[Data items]
━━━━━━━━━━━━━━━━━━━━━━━━━━━━━━

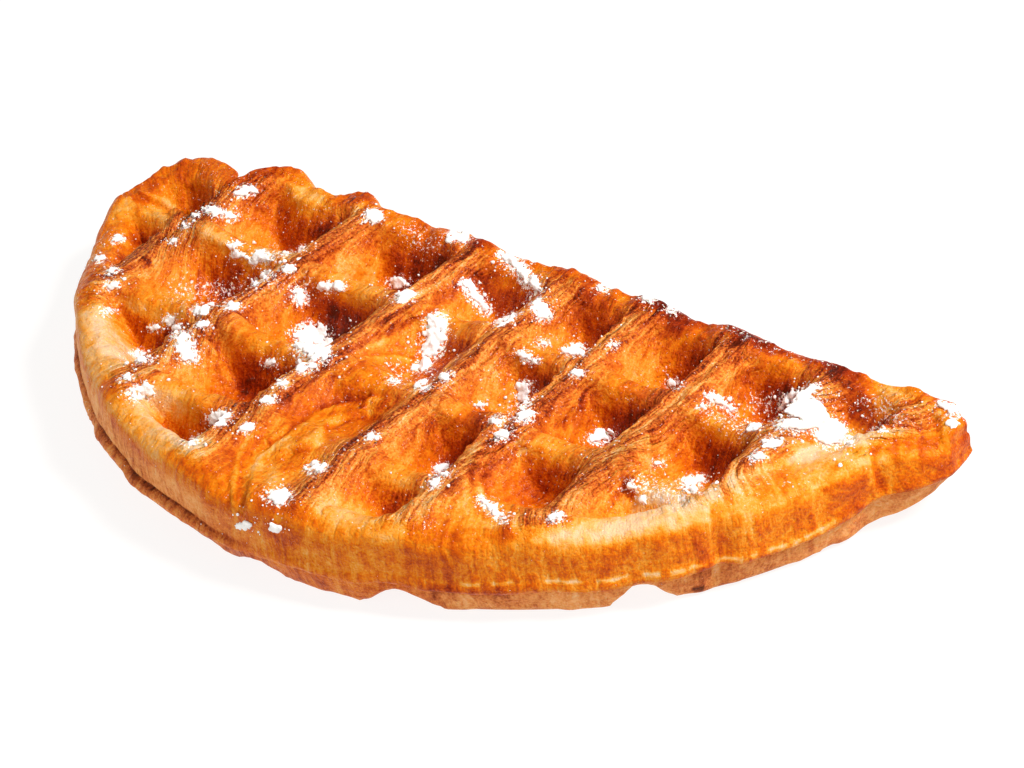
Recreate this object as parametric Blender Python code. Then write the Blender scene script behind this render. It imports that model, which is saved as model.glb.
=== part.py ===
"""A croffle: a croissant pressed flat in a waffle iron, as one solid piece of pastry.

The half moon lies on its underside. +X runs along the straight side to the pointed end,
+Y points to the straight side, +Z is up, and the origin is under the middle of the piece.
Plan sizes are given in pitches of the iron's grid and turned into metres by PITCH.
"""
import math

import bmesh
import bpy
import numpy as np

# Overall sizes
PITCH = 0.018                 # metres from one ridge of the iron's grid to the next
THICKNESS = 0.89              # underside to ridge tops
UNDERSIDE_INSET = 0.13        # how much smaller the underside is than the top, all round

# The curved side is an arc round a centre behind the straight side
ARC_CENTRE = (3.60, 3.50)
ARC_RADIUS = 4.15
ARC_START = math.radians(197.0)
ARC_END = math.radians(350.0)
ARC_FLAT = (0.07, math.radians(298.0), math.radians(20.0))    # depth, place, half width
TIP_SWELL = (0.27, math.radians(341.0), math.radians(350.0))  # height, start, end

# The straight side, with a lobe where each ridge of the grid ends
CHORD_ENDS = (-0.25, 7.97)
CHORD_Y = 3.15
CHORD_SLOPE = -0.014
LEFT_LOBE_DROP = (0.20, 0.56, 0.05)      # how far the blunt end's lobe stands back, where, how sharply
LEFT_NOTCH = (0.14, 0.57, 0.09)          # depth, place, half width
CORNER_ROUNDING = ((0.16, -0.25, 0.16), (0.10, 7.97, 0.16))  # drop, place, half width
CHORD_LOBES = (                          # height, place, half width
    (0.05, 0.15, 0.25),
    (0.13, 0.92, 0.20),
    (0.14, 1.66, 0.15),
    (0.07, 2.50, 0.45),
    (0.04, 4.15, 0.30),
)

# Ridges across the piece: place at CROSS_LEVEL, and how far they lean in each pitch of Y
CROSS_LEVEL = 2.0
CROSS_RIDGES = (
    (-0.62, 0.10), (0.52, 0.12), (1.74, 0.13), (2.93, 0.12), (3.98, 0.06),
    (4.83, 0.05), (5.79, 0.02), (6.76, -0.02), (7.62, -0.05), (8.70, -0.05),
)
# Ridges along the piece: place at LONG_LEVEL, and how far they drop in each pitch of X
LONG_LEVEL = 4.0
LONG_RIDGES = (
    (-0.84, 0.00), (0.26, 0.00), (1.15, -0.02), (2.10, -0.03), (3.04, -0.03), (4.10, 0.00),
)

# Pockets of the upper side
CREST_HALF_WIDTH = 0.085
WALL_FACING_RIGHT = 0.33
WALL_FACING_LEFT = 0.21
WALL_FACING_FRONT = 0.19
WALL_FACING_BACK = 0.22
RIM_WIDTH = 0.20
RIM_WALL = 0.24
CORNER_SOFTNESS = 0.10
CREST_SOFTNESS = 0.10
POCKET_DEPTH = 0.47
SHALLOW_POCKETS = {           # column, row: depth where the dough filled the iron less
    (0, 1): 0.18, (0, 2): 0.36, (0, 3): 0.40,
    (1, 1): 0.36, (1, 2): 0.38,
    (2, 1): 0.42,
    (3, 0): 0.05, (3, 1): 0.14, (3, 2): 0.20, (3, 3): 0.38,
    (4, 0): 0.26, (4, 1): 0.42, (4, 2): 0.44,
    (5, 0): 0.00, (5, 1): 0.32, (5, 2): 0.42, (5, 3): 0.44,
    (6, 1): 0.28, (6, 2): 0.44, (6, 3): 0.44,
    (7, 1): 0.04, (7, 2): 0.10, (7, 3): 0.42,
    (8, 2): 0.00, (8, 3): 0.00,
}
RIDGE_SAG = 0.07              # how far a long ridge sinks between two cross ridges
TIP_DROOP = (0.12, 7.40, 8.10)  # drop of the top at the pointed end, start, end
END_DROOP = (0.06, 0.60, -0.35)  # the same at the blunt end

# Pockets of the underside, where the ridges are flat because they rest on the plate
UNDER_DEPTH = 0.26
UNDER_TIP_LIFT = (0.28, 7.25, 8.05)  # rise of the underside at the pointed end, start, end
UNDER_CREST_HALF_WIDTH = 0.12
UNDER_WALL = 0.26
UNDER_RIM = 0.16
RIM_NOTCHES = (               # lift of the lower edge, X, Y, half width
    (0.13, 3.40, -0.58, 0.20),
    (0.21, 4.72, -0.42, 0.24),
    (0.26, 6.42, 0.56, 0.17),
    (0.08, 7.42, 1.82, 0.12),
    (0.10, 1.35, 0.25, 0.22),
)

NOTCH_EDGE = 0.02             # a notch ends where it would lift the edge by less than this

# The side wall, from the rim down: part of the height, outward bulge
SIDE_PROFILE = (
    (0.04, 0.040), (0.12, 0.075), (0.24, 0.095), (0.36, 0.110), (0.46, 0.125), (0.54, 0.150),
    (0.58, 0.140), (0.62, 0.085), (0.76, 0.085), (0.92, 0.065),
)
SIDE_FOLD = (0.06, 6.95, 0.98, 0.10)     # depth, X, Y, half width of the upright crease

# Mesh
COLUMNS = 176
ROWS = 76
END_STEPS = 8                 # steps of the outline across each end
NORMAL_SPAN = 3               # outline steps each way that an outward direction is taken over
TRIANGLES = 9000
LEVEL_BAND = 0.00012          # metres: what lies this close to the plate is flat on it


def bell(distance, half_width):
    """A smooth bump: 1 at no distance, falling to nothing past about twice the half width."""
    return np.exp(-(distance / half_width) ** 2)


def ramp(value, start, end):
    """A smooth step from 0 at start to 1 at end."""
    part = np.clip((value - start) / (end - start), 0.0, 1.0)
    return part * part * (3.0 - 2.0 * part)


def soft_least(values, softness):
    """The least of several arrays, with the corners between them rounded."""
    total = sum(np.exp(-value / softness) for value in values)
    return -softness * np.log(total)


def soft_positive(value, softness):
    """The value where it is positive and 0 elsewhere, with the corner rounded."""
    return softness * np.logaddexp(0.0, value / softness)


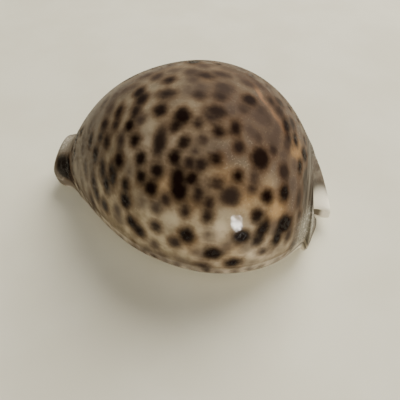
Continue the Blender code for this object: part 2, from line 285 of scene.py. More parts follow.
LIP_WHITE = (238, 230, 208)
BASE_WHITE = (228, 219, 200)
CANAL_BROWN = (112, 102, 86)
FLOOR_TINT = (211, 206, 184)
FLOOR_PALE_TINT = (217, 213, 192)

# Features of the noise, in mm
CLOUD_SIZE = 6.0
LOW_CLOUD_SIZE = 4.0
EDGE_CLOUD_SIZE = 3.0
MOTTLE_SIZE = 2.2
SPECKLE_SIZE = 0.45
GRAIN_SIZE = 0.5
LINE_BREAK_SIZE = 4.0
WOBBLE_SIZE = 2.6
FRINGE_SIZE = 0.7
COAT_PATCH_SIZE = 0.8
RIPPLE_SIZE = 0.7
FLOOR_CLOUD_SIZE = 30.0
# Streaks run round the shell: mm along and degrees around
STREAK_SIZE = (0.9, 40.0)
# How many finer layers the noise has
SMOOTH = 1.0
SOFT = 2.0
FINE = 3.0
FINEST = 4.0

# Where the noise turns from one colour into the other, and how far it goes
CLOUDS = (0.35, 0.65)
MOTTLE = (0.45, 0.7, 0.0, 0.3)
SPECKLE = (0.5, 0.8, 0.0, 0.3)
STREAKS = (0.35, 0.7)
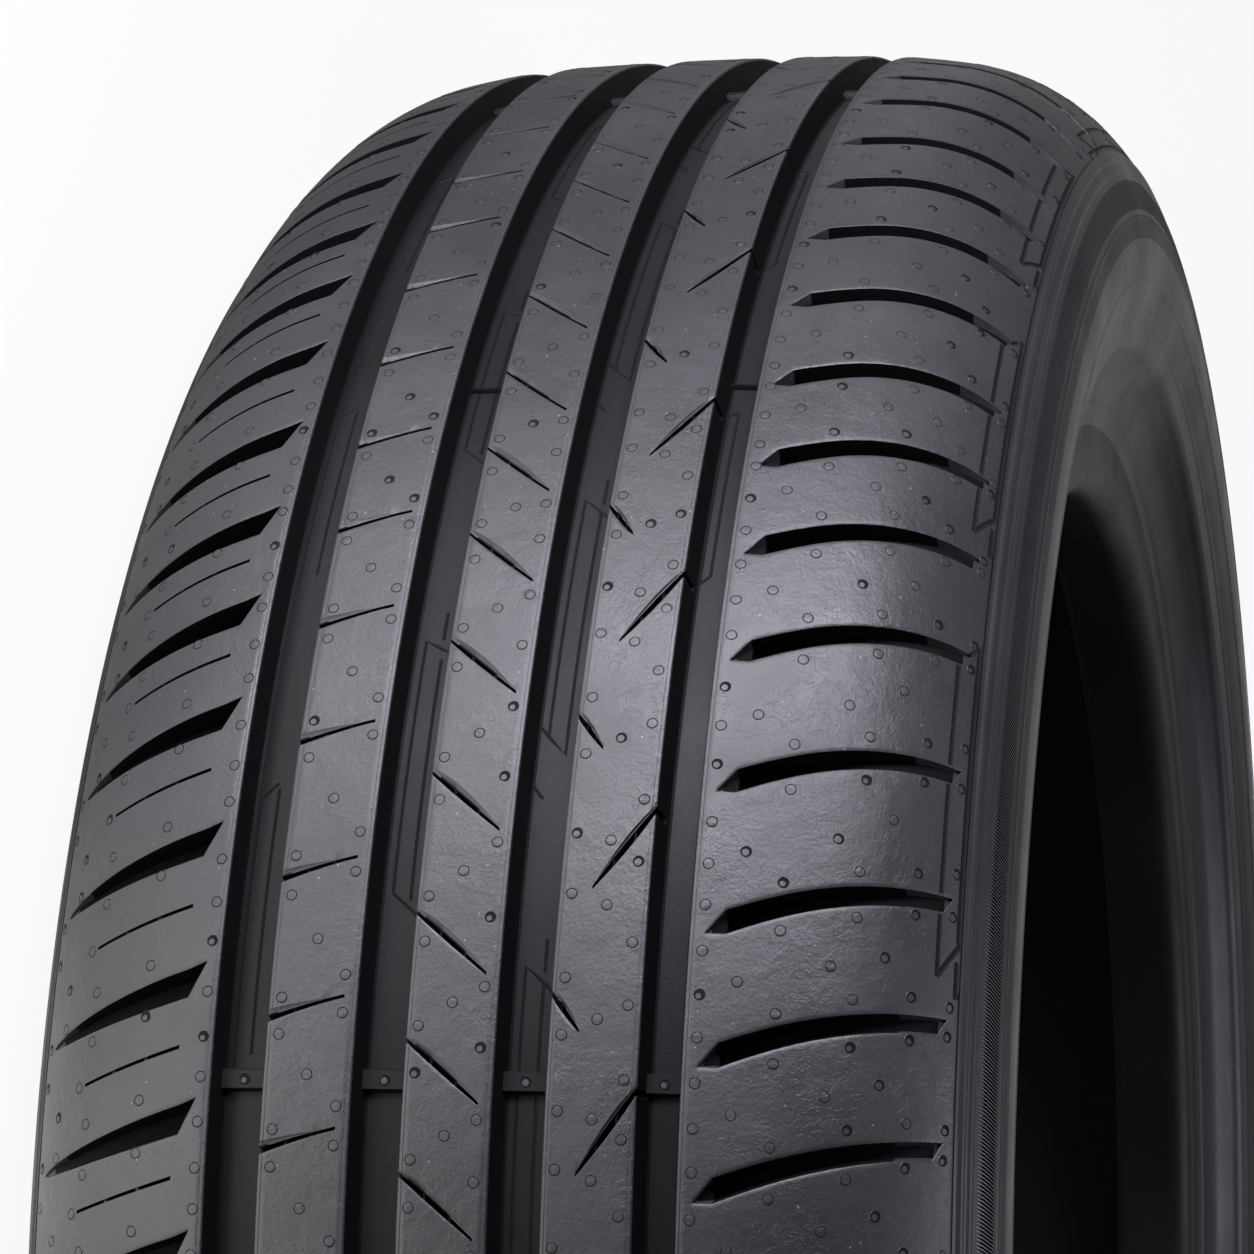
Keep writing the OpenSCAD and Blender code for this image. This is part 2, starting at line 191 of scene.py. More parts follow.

━━━━━━━━━━━━━━━━━━━━━━━━━━━━━━

* Exercise task
Return the listing above word for word.

* Solution for this task
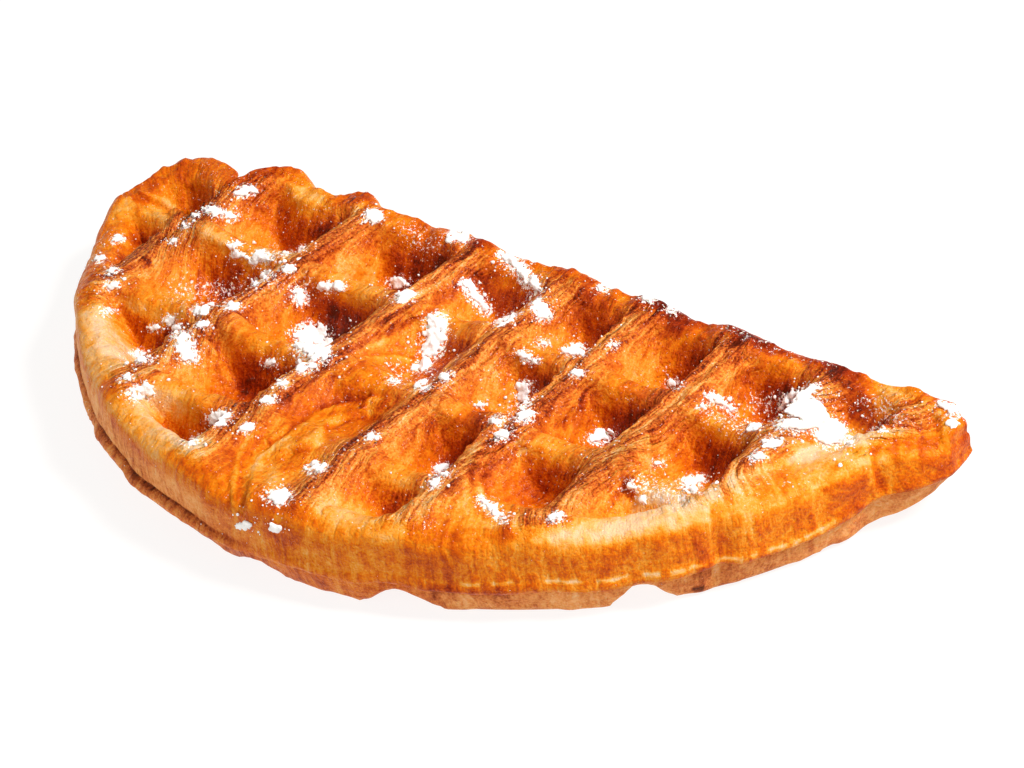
Recreate this object as parametric Blender Python code. Then write the Blender scene script behind this render. It imports that model, which is saved as model.glb.
=== part.py ===
"""A croffle: a croissant pressed flat in a waffle iron, as one solid piece of pastry.

The half moon lies on its underside. +X runs along the straight side to the pointed end,
+Y points to the straight side, +Z is up, and the origin is under the middle of the piece.
Plan sizes are given in pitches of the iron's grid and turned into metres by PITCH.
"""
import math

import bmesh
import bpy
import numpy as np

# Overall sizes
PITCH = 0.018                 # metres from one ridge of the iron's grid to the next
THICKNESS = 0.89              # underside to ridge tops
UNDERSIDE_INSET = 0.13        # how much smaller the underside is than the top, all round

# The curved side is an arc round a centre behind the straight side
ARC_CENTRE = (3.60, 3.50)
ARC_RADIUS = 4.15
ARC_START = math.radians(197.0)
ARC_END = math.radians(350.0)
ARC_FLAT = (0.07, math.radians(298.0), math.radians(20.0))    # depth, place, half width
TIP_SWELL = (0.27, math.radians(341.0), math.radians(350.0))  # height, start, end

# The straight side, with a lobe where each ridge of the grid ends
CHORD_ENDS = (-0.25, 7.97)
CHORD_Y = 3.15
CHORD_SLOPE = -0.014
LEFT_LOBE_DROP = (0.20, 0.56, 0.05)      # how far the blunt end's lobe stands back, where, how sharply
LEFT_NOTCH = (0.14, 0.57, 0.09)          # depth, place, half width
CORNER_ROUNDING = ((0.16, -0.25, 0.16), (0.10, 7.97, 0.16))  # drop, place, half width
CHORD_LOBES = (                          # height, place, half width
    (0.05, 0.15, 0.25),
    (0.13, 0.92, 0.20),
    (0.14, 1.66, 0.15),
    (0.07, 2.50, 0.45),
    (0.04, 4.15, 0.30),
)

# Ridges across the piece: place at CROSS_LEVEL, and how far they lean in each pitch of Y
CROSS_LEVEL = 2.0
CROSS_RIDGES = (
    (-0.62, 0.10), (0.52, 0.12), (1.74, 0.13), (2.93, 0.12), (3.98, 0.06),
    (4.83, 0.05), (5.79, 0.02), (6.76, -0.02), (7.62, -0.05), (8.70, -0.05),
)
# Ridges along the piece: place at LONG_LEVEL, and how far they drop in each pitch of X
LONG_LEVEL = 4.0
LONG_RIDGES = (
    (-0.84, 0.00), (0.26, 0.00), (1.15, -0.02), (2.10, -0.03), (3.04, -0.03), (4.10, 0.00),
)

# Pockets of the upper side
CREST_HALF_WIDTH = 0.085
WALL_FACING_RIGHT = 0.33
WALL_FACING_LEFT = 0.21
WALL_FACING_FRONT = 0.19
WALL_FACING_BACK = 0.22
RIM_WIDTH = 0.20
RIM_WALL = 0.24
CORNER_SOFTNESS = 0.10
CREST_SOFTNESS = 0.10
POCKET_DEPTH = 0.47
SHALLOW_POCKETS = {           # column, row: depth where the dough filled the iron less
    (0, 1): 0.18, (0, 2): 0.36, (0, 3): 0.40,
    (1, 1): 0.36, (1, 2): 0.38,
    (2, 1): 0.42,
    (3, 0): 0.05, (3, 1): 0.14, (3, 2): 0.20, (3, 3): 0.38,
    (4, 0): 0.26, (4, 1): 0.42, (4, 2): 0.44,
    (5, 0): 0.00, (5, 1): 0.32, (5, 2): 0.42, (5, 3): 0.44,
    (6, 1): 0.28, (6, 2): 0.44, (6, 3): 0.44,
    (7, 1): 0.04, (7, 2): 0.10, (7, 3): 0.42,
    (8, 2): 0.00, (8, 3): 0.00,
}
RIDGE_SAG = 0.07              # how far a long ridge sinks between two cross ridges
TIP_DROOP = (0.12, 7.40, 8.10)  # drop of the top at the pointed end, start, end
END_DROOP = (0.06, 0.60, -0.35)  # the same at the blunt end

# Pockets of the underside, where the ridges are flat because they rest on the plate
UNDER_DEPTH = 0.26
UNDER_TIP_LIFT = (0.28, 7.25, 8.05)  # rise of the underside at the pointed end, start, end
UNDER_CREST_HALF_WIDTH = 0.12
UNDER_WALL = 0.26
UNDER_RIM = 0.16
RIM_NOTCHES = (               # lift of the lower edge, X, Y, half width
    (0.13, 3.40, -0.58, 0.20),
    (0.21, 4.72, -0.42, 0.24),
    (0.26, 6.42, 0.56, 0.17),
    (0.08, 7.42, 1.82, 0.12),
    (0.10, 1.35, 0.25, 0.22),
)

NOTCH_EDGE = 0.02             # a notch ends where it would lift the edge by less than this

# The side wall, from the rim down: part of the height, outward bulge
SIDE_PROFILE = (
    (0.04, 0.040), (0.12, 0.075), (0.24, 0.095), (0.36, 0.110), (0.46, 0.125), (0.54, 0.150),
    (0.58, 0.140), (0.62, 0.085), (0.76, 0.085), (0.92, 0.065),
)
SIDE_FOLD = (0.06, 6.95, 0.98, 0.10)     # depth, X, Y, half width of the upright crease

# Mesh
COLUMNS = 176
ROWS = 76
END_STEPS = 8                 # steps of the outline across each end
NORMAL_SPAN = 3               # outline steps each way that an outward direction is taken over
TRIANGLES = 9000
LEVEL_BAND = 0.00012          # metres: what lies this close to the plate is flat on it


def bell(distance, half_width):
    """A smooth bump: 1 at no distance, falling to nothing past about twice the half width."""
    return np.exp(-(distance / half_width) ** 2)


def ramp(value, start, end):
    """A smooth step from 0 at start to 1 at end."""
    part = np.clip((value - start) / (end - start), 0.0, 1.0)
    return part * part * (3.0 - 2.0 * part)


def soft_least(values, softness):
    """The least of several arrays, with the corners between them rounded."""
    total = sum(np.exp(-value / softness) for value in values)
    return -softness * np.log(total)


def soft_positive(value, softness):
    """The value where it is positive and 0 elsewhere, with the corner rounded."""
    return softness * np.logaddexp(0.0, value / softness)


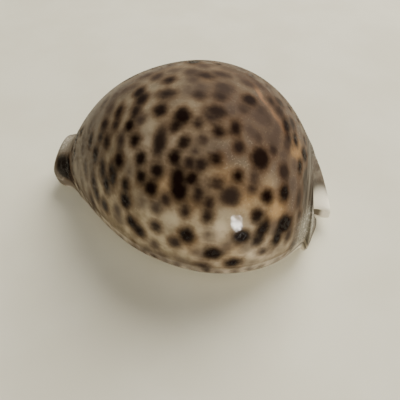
Continue the Blender code for this object: part 2, from line 285 of scene.py. More parts follow.
LIP_WHITE = (238, 230, 208)
BASE_WHITE = (228, 219, 200)
CANAL_BROWN = (112, 102, 86)
FLOOR_TINT = (211, 206, 184)
FLOOR_PALE_TINT = (217, 213, 192)

# Features of the noise, in mm
CLOUD_SIZE = 6.0
LOW_CLOUD_SIZE = 4.0
EDGE_CLOUD_SIZE = 3.0
MOTTLE_SIZE = 2.2
SPECKLE_SIZE = 0.45
GRAIN_SIZE = 0.5
LINE_BREAK_SIZE = 4.0
WOBBLE_SIZE = 2.6
FRINGE_SIZE = 0.7
COAT_PATCH_SIZE = 0.8
RIPPLE_SIZE = 0.7
FLOOR_CLOUD_SIZE = 30.0
# Streaks run round the shell: mm along and degrees around
STREAK_SIZE = (0.9, 40.0)
# How many finer layers the noise has
SMOOTH = 1.0
SOFT = 2.0
FINE = 3.0
FINEST = 4.0

# Where the noise turns from one colour into the other, and how far it goes
CLOUDS = (0.35, 0.65)
MOTTLE = (0.45, 0.7, 0.0, 0.3)
SPECKLE = (0.5, 0.8, 0.0, 0.3)
STREAKS = (0.35, 0.7)
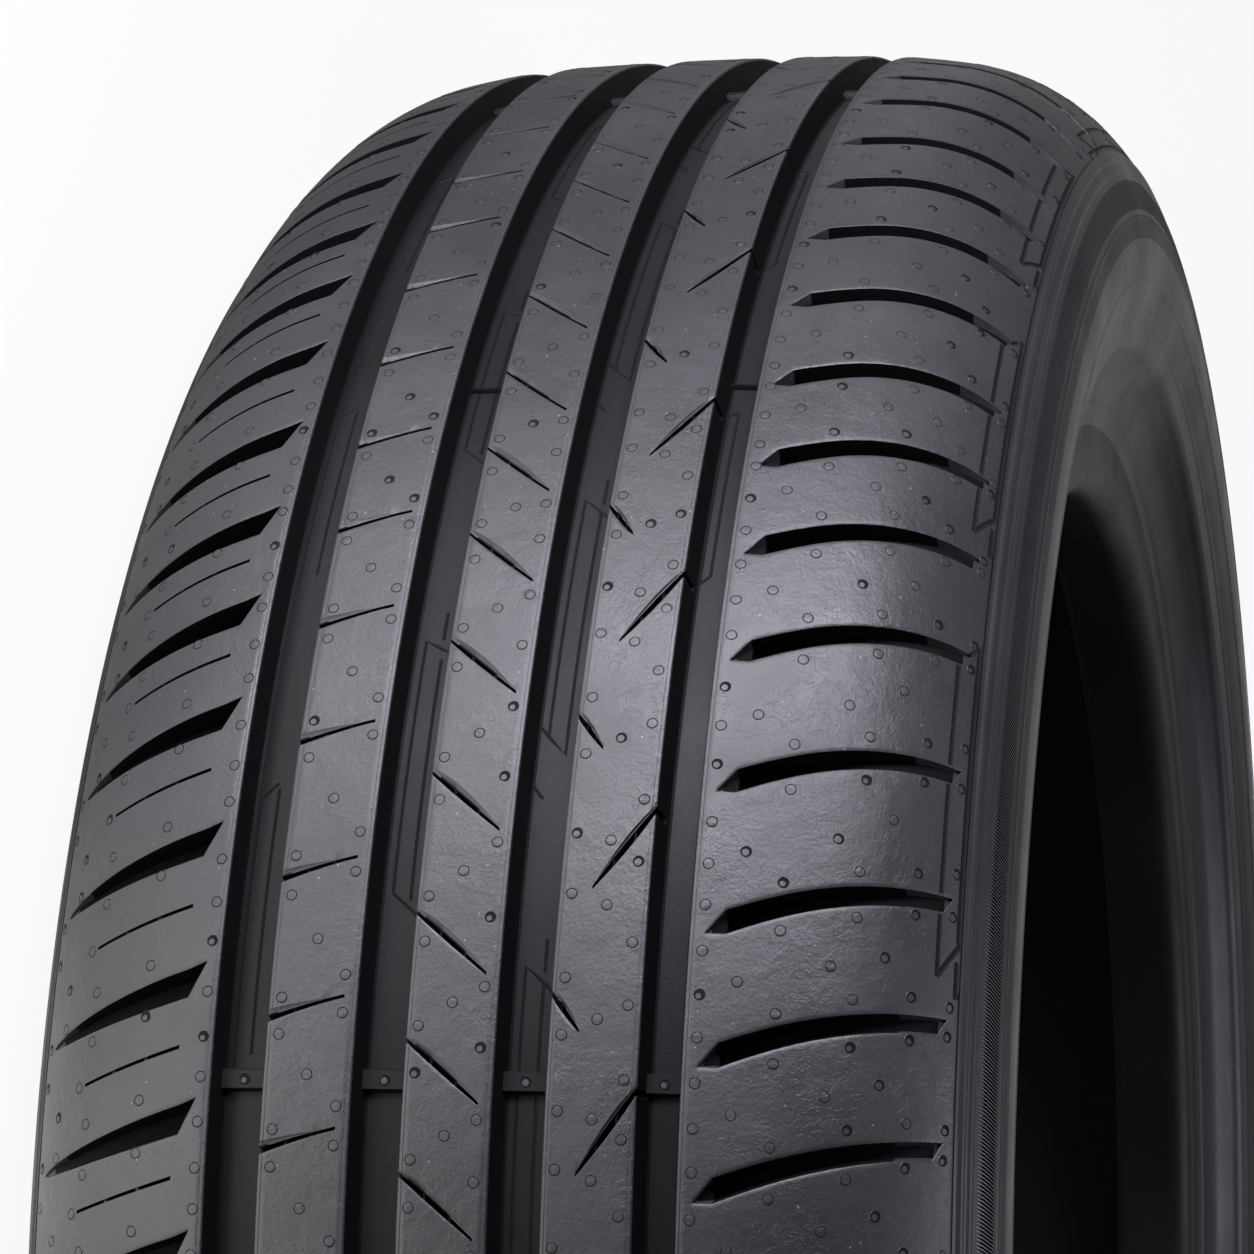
Keep writing the OpenSCAD and Blender code for this image. This is part 2, starting at line 191 of scene.py. More parts follow.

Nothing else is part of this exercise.